On October 25, 2003, Onyx Pharmaceuticals of Richmond, CA, and partner Bayer Pharmaceuticals Corporation announced the beginning of a phase III trial comparing Bay 43-9006 to placebo with plans to enroll 800 kidney cancer patients worldwide. Drug makers commonly use phase III data, comparing an investigational drug against standard therapy, to persuade the Food and Drug Administration to approve a new drug.
In this case, however, such promising phase II results may force the company (and FDA) to redesign that trial. Median survival for patients with advanced metastatic kidney cancer is less than one year. Response to standard chemotherapy is less than ten percent and to immunotherapy around 15 percent, but with considerable toxicity. Faced with those dismal statistics, Onyx and Bayer now have a drug producing a preliminary response rate of 42 percent in patients with advanced cancer who had already failed standard or investigational therapy.
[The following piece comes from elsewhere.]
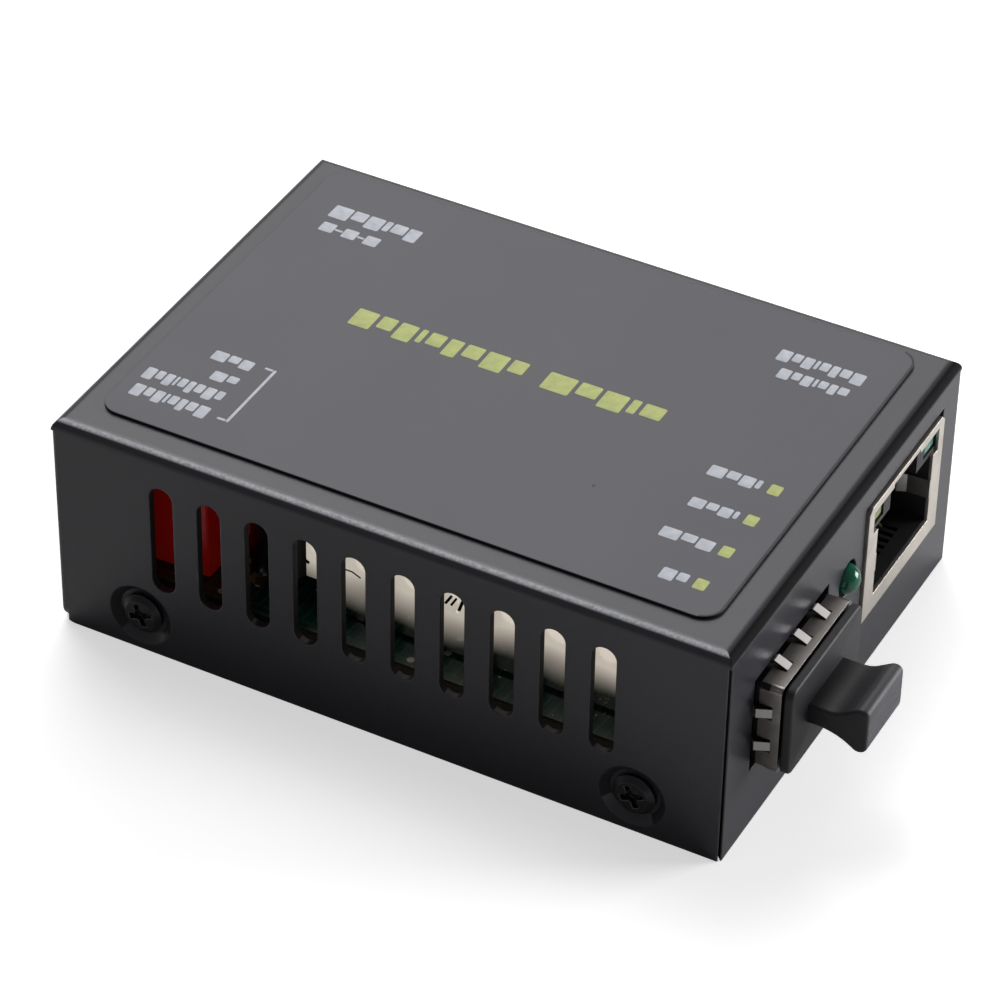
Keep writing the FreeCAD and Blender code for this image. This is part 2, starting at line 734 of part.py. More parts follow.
def make_small_parts():
    """The board's other parts, each its own piece."""
    top = D.board_top
    keep(block((-11.0, 6.0, top), (-6.1, 9.9, top + 1.5)), "settings_memory")
    crystal = block((-15.6, -0.8, top), (-4.6, 3.7, top + 3.4))
    keep(rounded(crystal, 2.0, is_upright), "crystal_can")
    regulator = block((-18.0, 8.0, top), (-11.8, 12.0, top + 1.6))
    tab = block((-19.6, 8.6, top), (-18.0, 11.4, top + 0.4))
    keep(joined([regulator, tab]), "voltage_regulator")

    coil_x, coil_y = -3.6, 18.2
    coil = block((coil_x - 3.3, coil_y - 3.3, top), (coil_x + 3.3, coil_y + 3.3, top + 3.2))
    keep(beveled(coil, 1.1, is_upright), "power_inductor")

    for label, x, y, radius, height in (("filter_capacitor", -16.3, -14.7, 3.15, 7.8),
                                        ("input_capacitor", -26.6, 5.6, 2.5, 7.0)):
        rim = 0.35
        sleeve = rod((x, y, top), radius, height - rim)
        shoulder = doc.addObject("Part::Cone", "Shoulder")
        bind(shoulder, "Radius1", radius)
        bind(shoulder, "Radius2", radius - rim)
        bind(shoulder, "Height", rim)
        place(shoulder, x, y, top + (height - rim))
        keep(joined([sleeve, shoulder]), label)

    chips = []
    places = [(-17.4, -19.2, 0), (-14.2, -5.6, 0), (-16.8, -5.6, 0), (-20.2, 3.0, 1), (10.4, 4.0, 1),
              (10.4, 7.2, 1), (10.4, 10.4, 1), (-8.2, 12.0, 0), (8.0, 14.8, 0), (1.2, 14.8, 0),
              (30.0, 1.9, 1), (21.4, 1.9, 1)]
    for x, y, upright in places:
        long_side, short_side = 1.6, 0.8
        size_x, size_y = (short_side, long_side) if upright else (long_side, short_side)
        chips.append(block((x, y, top), (x + size_x, y + size_y, top + 0.7)))
    group(chips, "chip_parts")


# ---------------------------------------------------------------- RJ45 jack
def socket_outline(sketch):
    """The socket opening in the plastic body, with its latch notch."""
    mid = D.jack_middle_y
    half, notch = D.socket_width / 2, D.notch_width / 2
    top = D.lamp_window_high
    outline(sketch, [
        (mid - half, D.socket_low), (mid + half, D.socket_low), (mid + half, D.socket_high),
        (mid + notch, D.socket_high), (mid + notch, top), (mid - notch, top),
        (mid - notch, D.socket_high), (mid - half, D.socket_high)])


def face_outline(sketch):
    """The one opening in the shield's face: socket, latch notch and both lamps together."""
    mid = D.jack_middle_y
    half, notch = D.socket_width / 2, D.notch_width / 2
    wide = D.lamp_offset + D.lamp_window / 2
    step, brow = D.socket_high, D.lamp_window_high
    outline(sketch, [
        (mid - half, D.socket_low), (mid + half, D.socket_low), (mid + half, step),
        (mid + wide, step), (mid + wide, brow), (mid + notch, brow), (mid + notch, D.notch_high),
        (mid - notch, D.notch_high), (mid - notch, brow), (mid - wide, brow),
        (mid - wide, step), (mid - half, step)])


def make_jack_shield():
    """The jack's metal shield: folded box, open below, its face pierced for socket and lamps."""
    body = new_body("rj45_shield")
    half = D.jack_width / 2
    mid = D.jack_middle_y
    main = new_sketch(body, "YZ_Plane", offset=D.jack_rear)
    rectangle(main, mid - half, D.board_top, mid + half, D.jack_high)
    pad(body, main, D.jack_face - D.jack_rear)
    lip = new_sketch(body, "YZ_Plane", offset=D.board_front + 0.1)
    rectangle(lip, mid - half, D.jack_low, mid + half, D.jack_high)
    pad(body, lip, D.jack_face - D.board_front - 0.1)
    fillet(body, 0.6, lambda e: edge_box(e).XLength > 1 and near(edge_box(e).ZMin, D.jack_high)
           and edge_box(e).YLength < 1e-6, "PartDesign::Chamfer", "Size")
    inside = new_sketch(body, "YZ_Plane", offset=D.jack_rear + D.jack_sheet)
    wall = half - D.jack_sheet
    rectangle(inside, mid - wall, D.board_top - 1, mid + wall, D.jack_high - D.jack_sheet)
    pocket(body, inside, D.board_front - D.jack_rear - D.jack_sheet + 0.1, back=True)
    front = new_sketch(body, "YZ_Plane", offset=D.board_front + 0.1)
    rectangle(front, mid - wall, D.jack_low + D.jack_sheet, mid + wall, D.jack_high - D.jack_sheet)
    pocket(body, front, D.jack_face - D.board_front - 0.1 - D.jack_sheet, back=True)
    face = new_sketch(body, "YZ_Plane", offset=D.jack_face)
    face_outline(face)
    pocket(body, face, D.jack_sheet + 0.1)
    tabs = new_sketch(body, "XY_Plane", offset=D.board_top - D.board_sheet - 0.8)
    for side in (-1, 1):
        low, high = sorted((wall * side, half * side), key=float)
        rectangle(tabs, SHIELD_TAB_X - 0.7, mid + low, SHIELD_TAB_X + 0.7, mid + high)
    pad(body, tabs, D.board_sheet + 1.2)
    return body


def make_jack_springs():
    """Two side springs of the shield that reach into the socket and touch a plug's shell."""
    items = []
    mid = float(D.jack_middle_y)
    wall = float(D.socket_width) / 2
    face = float(D.jack_face)
    for side in (-1, 1):
        points = [(face, wall), (face, wall - 0.15), (face - 2.3, wall - 0.25), (face - 3.2, wall - 0.65),
                  (face - 3.4, wall - 0.45), (face - 2.35, wall)]
        corners = [Vector(x, mid + side * y, 11.8) for x, y in points]
        wire = Part.makePolygon(corners + corners[:1])
        spring = doc.addObject("Part::Feature", "Spring")
        spring.Shape = Part.Face(wire).extrude(Vector(0, 0, 2.1))
        items.append(spring)
    group(items, "rj45_ground_springs")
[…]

"This drug is too good for the phase III trial as designed," said Ratain. "With results like this it will be ethically challenging to assign half the patients to standard therapy, much less to placebo."
He has encouraged the makers to extend the phase II trial, which is still accruing patients, and to seek FDA approval based on those results compared to historical controls, or to design a new phase III trial.
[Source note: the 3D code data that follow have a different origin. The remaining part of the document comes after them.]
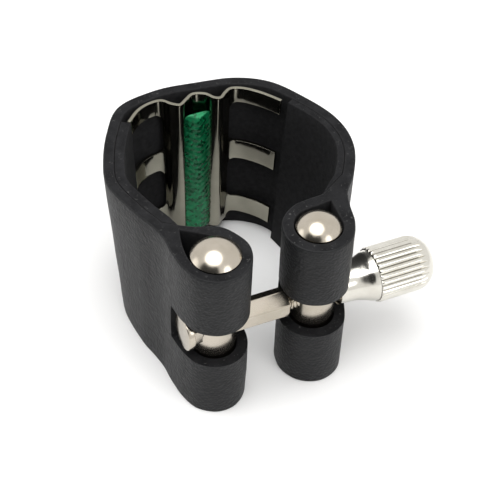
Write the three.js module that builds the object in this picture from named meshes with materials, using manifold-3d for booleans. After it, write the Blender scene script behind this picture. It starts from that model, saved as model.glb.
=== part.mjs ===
// Saxophone ligature: a leather strap folded round two upright pins, a nickel pressure plate with a
// reed strip on its inside, and a thumb screw and sleeve nut that draw the two pins together.
// Millimetres. +X runs along the screw towards its knob, +Y from the screw to the reed plate, and
// +Z up the mouthpiece. The strap stands on its lower rim at z = 0.
import * as THREE from "three";
import { mergeVertices } from "three/addons/utils/BufferGeometryUtils.js";
import Module from "manifold-3d";

const wasm = await Module();
wasm.setup();

// ---- Strap ----
const HEIGHT = 26; // strap width, which stands along the mouthpiece
const LAYER = 1.5; // one thickness of leather
const LEFT_ARM = 2.9; // skin and lining together, left of the plate
const RIGHT_ARM = 2.5; // skin and lining together, right of the plate
const PIN_X = 7.2; // each pin's distance from the middle of the gap
const LEFT_LOOP = 4.75; // outer radius of the leather round the left pin
const RIGHT_LOOP = 4.85; // outer radius of the leather round the right pin
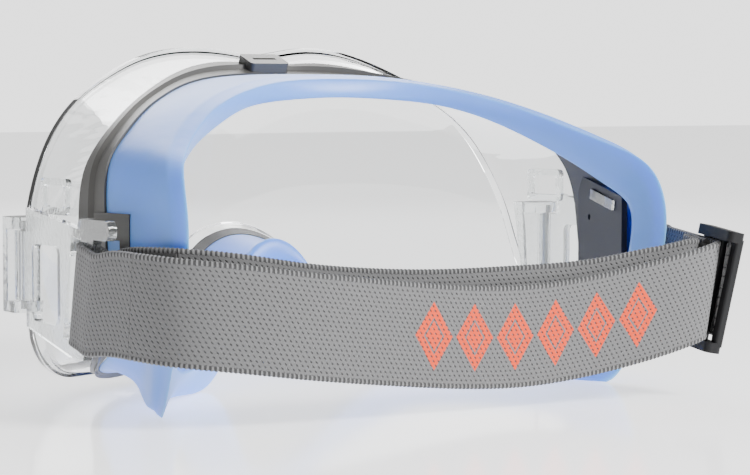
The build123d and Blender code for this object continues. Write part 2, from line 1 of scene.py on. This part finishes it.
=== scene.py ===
import math
import bpy
import numpy as np
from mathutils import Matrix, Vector


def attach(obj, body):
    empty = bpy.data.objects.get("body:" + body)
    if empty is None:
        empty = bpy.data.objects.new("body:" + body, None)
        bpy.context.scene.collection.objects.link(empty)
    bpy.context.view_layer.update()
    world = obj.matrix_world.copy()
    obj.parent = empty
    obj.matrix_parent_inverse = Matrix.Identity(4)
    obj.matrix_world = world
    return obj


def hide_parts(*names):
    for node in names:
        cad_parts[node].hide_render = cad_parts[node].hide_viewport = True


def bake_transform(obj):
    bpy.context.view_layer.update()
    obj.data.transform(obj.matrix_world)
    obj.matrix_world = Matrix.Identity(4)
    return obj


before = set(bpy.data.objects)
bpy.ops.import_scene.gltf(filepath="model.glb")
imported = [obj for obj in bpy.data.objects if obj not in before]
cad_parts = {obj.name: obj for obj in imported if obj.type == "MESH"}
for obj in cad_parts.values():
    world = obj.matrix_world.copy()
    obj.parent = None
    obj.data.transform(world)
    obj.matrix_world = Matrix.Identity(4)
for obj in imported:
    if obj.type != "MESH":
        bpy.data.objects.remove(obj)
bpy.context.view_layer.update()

# ================================================================ camera, light and floor
# The goggles stand on a pale, slightly polished table in soft daylight, seen from behind and a
# little to the wearer's left.
VIEW_FROM = Vector((0.3406, 0.5732, 0.0850))
VIEW_TO = Vector((-0.00718, 0.00439, 0.04333))
camera_data = bpy.data.cameras.new("camera")
camera_data.lens = 112.1
camera_data.sensor_width = 36
camera = bpy.data.objects.new("camera", camera_data)
camera.location = VIEW_FROM
camera.rotation_euler = (VIEW_FROM - VIEW_TO).to_track_quat("Z", "Y").to_euler()
bpy.context.collection.objects.link(camera)
bpy.context.scene.camera = camera

world = bpy.data.worlds.new("daylight")
world.use_nodes = True
bpy.context.scene.world = world
BACKDROP_GLOW, ROOM_LIGHT = 2.3, 0.6
path = world.node_tree.nodes.new("ShaderNodeLightPath")
seen = world.node_tree.nodes.new("ShaderNodeMath")
seen.operation = "MAXIMUM"
glow = world.node_tree.nodes.new("ShaderNodeMapRange")
glow.inputs["To Min"].default_value = ROOM_LIGHT
glow.inputs["To Max"].default_value = BACKDROP_GLOW
sky = world.node_tree.nodes["Background"]
sky.inputs["Color"].default_value = (1, 1, 1, 1)
world.node_tree.links.new(path.outputs["Is Camera Ray"], seen.inputs[0])
world.node_tree.links.new(path.outputs["Is Transmission Ray"], seen.inputs[1])
world.node_tree.links.new(seen.outputs[0], glow.inputs["Value"])
world.node_tree.links.new(glow.outputs[0], sky.inputs["Strength"])


def window(name, place, aim, size, power):
    """A square soft light."""
    data = bpy.data.lights.new(name, "AREA")
    data.size = size
    data.energy = power
    lamp = bpy.data.objects.new(name, data)
    lamp.location = place
    lamp.rotation_euler = (Vector(place) - Vector(aim)).to_track_quat("Z", "Y").to_euler()
    bpy.context.collection.objects.link(lamp)


window("key", (-0.45, 0.70, 0.60), (0, 0.03, 0.04), 0.35, 20.0)
window("back", (-0.3, -0.8, 0.6), (0, -0.05, 0.06), 0.6, 8.0)


def mesh_object(name, points, faces):
    """A mesh from points in millimetres."""
    mesh = bpy.data.meshes.new(name)
    mesh.from_pydata([tuple(p) for p in np.asarray(points, float) * 0.001], [], faces)
    mesh.update()
    for polygon in mesh.polygons:
        polygon.use_smooth = True
    made = bpy.data.objects.new(name, mesh)
    bpy.context.collection.objects.link(made)
    return made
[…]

"It's a difficult issue," adds Stadler. "When you've got something exciting for a lethal disease like advanced cancer, how much evidence do you need?"
"When I'm face-to-face with patients," he adds, "they want access to this drug. When I stand up in front of my colleagues they want data. We simply don't have that just yet. We need more patients, longer-term results and we especially need to see what happens to the group that got randomized."
Meanwhile, even the buzz is encouraging. "When I had my first CT scan last summer I didn't have much hope," recalled Jeffers, "didn't expect much. Then they told me my tumor had shrunk by 50 percent. I've got my second scan next week, and this time I've got hope."
About 190,000 people worldwide are diagnosed with kidney cancer each year, including about 32,000 in the United States. About half of U.S. patients are eligible for surgical removal of the cancerous kidney, but if the tumor has already spread beyond the kidney, surgery is less effective. About 12,000 U.S. patients die each year.
BAY 43-9006, is believed to inhibit an enzyme, known as Raf kinase, which regulates tumor-cell proliferation and may also play a role in the growth of new blood vessels to feed the tumor.
Bayer Healthcare Pharmaceuticals and Onyx Pharmaceuticals funded this clinical study. Additional researchers include Keith Flaherty and Peter O'Dwyer of the University of Pennsylvania, Philadelphia; Stan Kaye of Royal Marsden Hospital, Sutton, UK; Amita Patniak of the Cancer Therapy and Research Center, San Antonio; Tim Eisen of the Royal Marsden NHS Trust, London; and Henry Xiong of MD Anderson Cancer Center, Houston.